(What this task involves):
Reproduce only the lines of the material below that start at the line containing "write the pieces" and stop at the line containing "before = set(bpy.data.objects)". Keep both end lines.

--- start ---

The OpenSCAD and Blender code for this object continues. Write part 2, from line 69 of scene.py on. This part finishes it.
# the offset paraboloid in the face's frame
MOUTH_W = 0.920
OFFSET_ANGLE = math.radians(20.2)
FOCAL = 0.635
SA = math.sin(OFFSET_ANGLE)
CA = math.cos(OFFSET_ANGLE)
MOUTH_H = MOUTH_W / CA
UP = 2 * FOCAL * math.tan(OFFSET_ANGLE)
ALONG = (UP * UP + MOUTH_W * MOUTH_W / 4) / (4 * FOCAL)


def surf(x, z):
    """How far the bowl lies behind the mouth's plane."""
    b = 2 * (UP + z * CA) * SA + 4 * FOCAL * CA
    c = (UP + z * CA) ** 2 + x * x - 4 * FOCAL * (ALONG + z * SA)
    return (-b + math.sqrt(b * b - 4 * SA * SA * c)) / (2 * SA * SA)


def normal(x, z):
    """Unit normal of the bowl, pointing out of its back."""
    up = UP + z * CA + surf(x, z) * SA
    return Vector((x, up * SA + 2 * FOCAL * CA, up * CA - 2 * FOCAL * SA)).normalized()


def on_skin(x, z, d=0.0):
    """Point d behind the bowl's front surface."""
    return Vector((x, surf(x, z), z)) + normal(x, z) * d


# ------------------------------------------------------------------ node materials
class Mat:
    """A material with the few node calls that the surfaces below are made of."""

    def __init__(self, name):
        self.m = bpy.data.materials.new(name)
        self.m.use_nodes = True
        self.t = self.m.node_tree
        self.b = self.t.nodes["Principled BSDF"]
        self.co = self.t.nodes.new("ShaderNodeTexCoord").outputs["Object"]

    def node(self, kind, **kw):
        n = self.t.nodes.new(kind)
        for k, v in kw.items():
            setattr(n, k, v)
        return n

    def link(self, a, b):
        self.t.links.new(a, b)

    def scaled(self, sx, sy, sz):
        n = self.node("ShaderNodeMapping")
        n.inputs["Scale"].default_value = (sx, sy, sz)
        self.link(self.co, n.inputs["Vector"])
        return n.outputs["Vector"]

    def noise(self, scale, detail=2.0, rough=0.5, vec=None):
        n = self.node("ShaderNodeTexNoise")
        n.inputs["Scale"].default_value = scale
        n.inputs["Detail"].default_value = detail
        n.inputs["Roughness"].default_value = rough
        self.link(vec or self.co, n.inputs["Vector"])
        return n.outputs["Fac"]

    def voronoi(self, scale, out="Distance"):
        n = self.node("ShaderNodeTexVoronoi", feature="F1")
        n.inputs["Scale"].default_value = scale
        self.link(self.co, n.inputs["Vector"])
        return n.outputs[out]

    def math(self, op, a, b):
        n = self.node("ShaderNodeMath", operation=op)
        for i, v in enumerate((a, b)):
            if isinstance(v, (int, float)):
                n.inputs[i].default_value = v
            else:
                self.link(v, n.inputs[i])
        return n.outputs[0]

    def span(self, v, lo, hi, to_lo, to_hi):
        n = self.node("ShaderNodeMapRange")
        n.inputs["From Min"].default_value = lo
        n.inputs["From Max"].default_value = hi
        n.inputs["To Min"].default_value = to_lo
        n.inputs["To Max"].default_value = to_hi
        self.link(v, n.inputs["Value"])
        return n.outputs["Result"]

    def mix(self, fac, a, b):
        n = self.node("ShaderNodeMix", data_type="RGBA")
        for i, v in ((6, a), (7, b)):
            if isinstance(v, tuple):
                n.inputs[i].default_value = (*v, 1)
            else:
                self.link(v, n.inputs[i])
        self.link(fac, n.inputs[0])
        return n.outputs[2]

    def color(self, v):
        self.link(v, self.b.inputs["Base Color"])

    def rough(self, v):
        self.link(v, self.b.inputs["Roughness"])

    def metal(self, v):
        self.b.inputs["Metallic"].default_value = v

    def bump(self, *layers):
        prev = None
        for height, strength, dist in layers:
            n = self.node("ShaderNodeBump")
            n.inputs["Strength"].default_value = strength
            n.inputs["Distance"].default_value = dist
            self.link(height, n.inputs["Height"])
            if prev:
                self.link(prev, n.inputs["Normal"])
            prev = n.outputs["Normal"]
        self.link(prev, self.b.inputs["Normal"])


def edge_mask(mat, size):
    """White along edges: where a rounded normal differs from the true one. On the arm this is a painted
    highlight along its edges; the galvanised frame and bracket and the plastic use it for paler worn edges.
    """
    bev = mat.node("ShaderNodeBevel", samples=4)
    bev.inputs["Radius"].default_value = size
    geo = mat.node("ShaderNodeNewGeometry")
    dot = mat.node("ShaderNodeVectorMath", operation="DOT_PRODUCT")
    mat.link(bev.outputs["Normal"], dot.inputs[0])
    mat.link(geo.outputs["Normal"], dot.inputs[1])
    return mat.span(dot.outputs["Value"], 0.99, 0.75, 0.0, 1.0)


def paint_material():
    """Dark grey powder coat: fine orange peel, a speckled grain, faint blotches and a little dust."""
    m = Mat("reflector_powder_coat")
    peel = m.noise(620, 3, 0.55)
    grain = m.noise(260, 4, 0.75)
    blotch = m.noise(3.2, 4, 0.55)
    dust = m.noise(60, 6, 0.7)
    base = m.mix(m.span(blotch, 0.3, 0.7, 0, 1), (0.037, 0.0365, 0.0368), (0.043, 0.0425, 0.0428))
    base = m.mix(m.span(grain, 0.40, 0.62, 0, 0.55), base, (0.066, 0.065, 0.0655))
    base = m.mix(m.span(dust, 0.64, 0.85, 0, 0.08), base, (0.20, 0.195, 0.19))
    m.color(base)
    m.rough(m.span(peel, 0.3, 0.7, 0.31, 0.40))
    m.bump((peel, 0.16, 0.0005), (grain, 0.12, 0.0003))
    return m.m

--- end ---
--- start ---

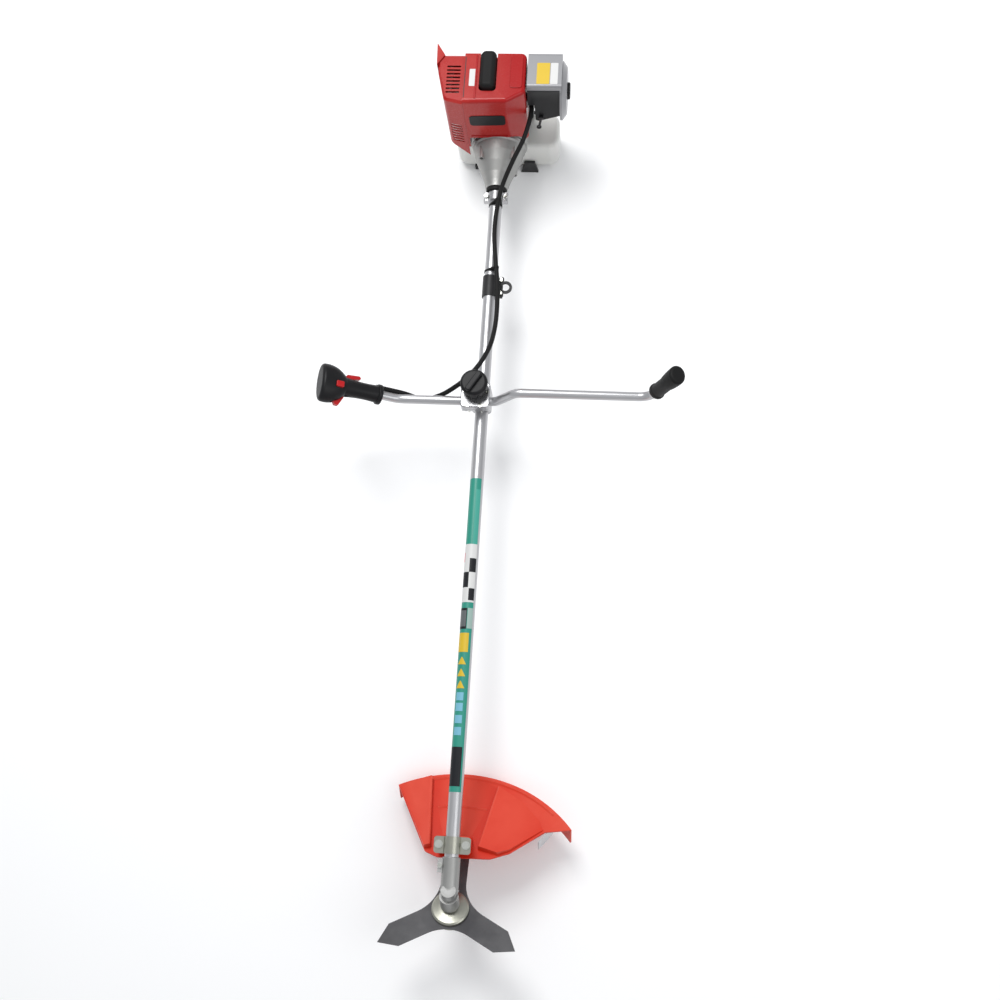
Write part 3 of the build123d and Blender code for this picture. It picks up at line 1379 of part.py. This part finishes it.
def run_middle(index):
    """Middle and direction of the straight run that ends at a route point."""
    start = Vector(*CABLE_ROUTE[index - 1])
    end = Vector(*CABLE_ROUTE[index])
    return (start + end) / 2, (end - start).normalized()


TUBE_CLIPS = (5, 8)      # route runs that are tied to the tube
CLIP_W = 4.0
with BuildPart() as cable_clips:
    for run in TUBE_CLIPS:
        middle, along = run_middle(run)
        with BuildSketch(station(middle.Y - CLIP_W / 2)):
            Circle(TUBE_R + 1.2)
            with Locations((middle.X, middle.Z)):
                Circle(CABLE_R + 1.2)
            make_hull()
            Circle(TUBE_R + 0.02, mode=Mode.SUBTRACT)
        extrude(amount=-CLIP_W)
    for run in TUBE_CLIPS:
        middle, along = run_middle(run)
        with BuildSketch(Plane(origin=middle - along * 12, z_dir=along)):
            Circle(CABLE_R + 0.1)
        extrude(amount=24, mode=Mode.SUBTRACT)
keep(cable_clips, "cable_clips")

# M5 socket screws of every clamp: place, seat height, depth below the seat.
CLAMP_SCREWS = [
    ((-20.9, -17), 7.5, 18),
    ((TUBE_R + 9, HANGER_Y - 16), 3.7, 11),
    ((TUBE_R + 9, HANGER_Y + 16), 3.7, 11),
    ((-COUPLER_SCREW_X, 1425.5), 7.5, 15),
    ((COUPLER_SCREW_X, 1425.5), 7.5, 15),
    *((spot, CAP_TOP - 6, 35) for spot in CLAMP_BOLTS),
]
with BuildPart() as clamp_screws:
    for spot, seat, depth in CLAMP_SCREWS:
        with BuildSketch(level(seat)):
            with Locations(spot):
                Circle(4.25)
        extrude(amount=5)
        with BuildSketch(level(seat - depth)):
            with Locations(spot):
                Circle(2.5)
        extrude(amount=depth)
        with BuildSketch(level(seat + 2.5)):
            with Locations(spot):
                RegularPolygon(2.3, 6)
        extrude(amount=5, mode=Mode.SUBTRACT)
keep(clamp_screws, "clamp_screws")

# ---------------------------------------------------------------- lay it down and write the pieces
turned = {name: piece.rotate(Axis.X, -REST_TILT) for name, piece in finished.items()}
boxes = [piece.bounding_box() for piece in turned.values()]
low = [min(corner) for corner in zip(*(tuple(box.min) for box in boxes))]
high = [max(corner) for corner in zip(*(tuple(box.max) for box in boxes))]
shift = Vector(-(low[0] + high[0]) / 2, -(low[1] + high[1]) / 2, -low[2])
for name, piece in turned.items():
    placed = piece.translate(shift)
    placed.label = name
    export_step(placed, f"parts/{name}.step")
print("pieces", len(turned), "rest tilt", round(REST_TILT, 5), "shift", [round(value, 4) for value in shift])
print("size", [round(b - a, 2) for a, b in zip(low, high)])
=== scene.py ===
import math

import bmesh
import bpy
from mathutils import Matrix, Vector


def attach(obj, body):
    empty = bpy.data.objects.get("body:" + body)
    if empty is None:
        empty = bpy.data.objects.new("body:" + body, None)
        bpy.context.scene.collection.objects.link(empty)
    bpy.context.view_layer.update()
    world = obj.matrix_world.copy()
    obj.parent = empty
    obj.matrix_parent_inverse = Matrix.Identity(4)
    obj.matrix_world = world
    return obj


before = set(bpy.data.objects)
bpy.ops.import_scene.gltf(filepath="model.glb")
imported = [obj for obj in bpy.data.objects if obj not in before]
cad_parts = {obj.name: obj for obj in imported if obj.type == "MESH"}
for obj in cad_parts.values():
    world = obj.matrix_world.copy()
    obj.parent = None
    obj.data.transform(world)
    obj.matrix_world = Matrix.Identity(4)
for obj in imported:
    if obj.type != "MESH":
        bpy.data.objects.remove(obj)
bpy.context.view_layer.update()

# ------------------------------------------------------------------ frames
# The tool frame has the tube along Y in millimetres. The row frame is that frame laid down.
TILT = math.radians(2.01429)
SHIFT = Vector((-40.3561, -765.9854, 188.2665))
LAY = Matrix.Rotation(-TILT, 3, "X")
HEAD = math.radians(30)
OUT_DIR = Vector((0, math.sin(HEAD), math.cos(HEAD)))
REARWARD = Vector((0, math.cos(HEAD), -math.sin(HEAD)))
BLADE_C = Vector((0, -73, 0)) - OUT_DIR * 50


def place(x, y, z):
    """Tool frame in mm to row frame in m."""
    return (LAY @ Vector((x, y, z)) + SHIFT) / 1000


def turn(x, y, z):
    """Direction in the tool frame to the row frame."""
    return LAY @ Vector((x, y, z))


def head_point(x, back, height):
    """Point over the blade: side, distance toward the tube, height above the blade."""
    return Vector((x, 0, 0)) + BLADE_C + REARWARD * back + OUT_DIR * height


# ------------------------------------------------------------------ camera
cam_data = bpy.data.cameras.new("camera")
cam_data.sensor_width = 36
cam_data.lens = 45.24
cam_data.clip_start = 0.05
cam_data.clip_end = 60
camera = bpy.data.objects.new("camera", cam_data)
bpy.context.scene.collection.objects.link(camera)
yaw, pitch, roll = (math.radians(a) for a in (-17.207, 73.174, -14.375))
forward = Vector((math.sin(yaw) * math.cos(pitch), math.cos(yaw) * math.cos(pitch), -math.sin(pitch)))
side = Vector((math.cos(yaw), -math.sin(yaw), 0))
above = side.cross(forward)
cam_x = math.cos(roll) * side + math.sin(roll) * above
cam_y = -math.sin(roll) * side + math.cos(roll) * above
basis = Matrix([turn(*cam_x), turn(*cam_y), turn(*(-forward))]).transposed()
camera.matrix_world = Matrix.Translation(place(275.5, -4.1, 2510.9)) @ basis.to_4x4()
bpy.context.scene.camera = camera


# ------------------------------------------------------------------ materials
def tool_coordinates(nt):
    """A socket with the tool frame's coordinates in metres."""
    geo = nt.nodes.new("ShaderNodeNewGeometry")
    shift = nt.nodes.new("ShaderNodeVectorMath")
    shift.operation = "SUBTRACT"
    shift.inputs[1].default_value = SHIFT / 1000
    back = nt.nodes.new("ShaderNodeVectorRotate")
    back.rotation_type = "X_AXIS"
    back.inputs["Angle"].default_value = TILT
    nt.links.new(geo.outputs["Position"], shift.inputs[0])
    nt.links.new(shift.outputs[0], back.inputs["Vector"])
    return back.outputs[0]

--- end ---

(Output of the task):
# ---------------------------------------------------------------- lay it down and write the pieces
turned = {name: piece.rotate(Axis.X, -REST_TILT) for name, piece in finished.items()}
boxes = [piece.bounding_box() for piece in turned.values()]
low = [min(corner) for corner in zip(*(tuple(box.min) for box in boxes))]
high = [max(corner) for corner in zip(*(tuple(box.max) for box in boxes))]
shift = Vector(-(low[0] + high[0]) / 2, -(low[1] + high[1]) / 2, -low[2])
for name, piece in turned.items():
    placed = piece.translate(shift)
    placed.label = name
    export_step(placed, f"parts/{name}.step")
print("pieces", len(turned), "rest tilt", round(REST_TILT, 5), "shift", [round(value, 4) for value in shift])
print("size", [round(b - a, 2) for a, b in zip(low, high)])
=== scene.py ===
import math

import bmesh
import bpy
from mathutils import Matrix, Vector


def attach(obj, body):
    empty = bpy.data.objects.get("body:" + body)
    if empty is None:
        empty = bpy.data.objects.new("body:" + body, None)
        bpy.context.scene.collection.objects.link(empty)
    bpy.context.view_layer.update()
    world = obj.matrix_world.copy()
    obj.parent = empty
    obj.matrix_parent_inverse = Matrix.Identity(4)
    obj.matrix_world = world
    return obj


before = set(bpy.data.objects)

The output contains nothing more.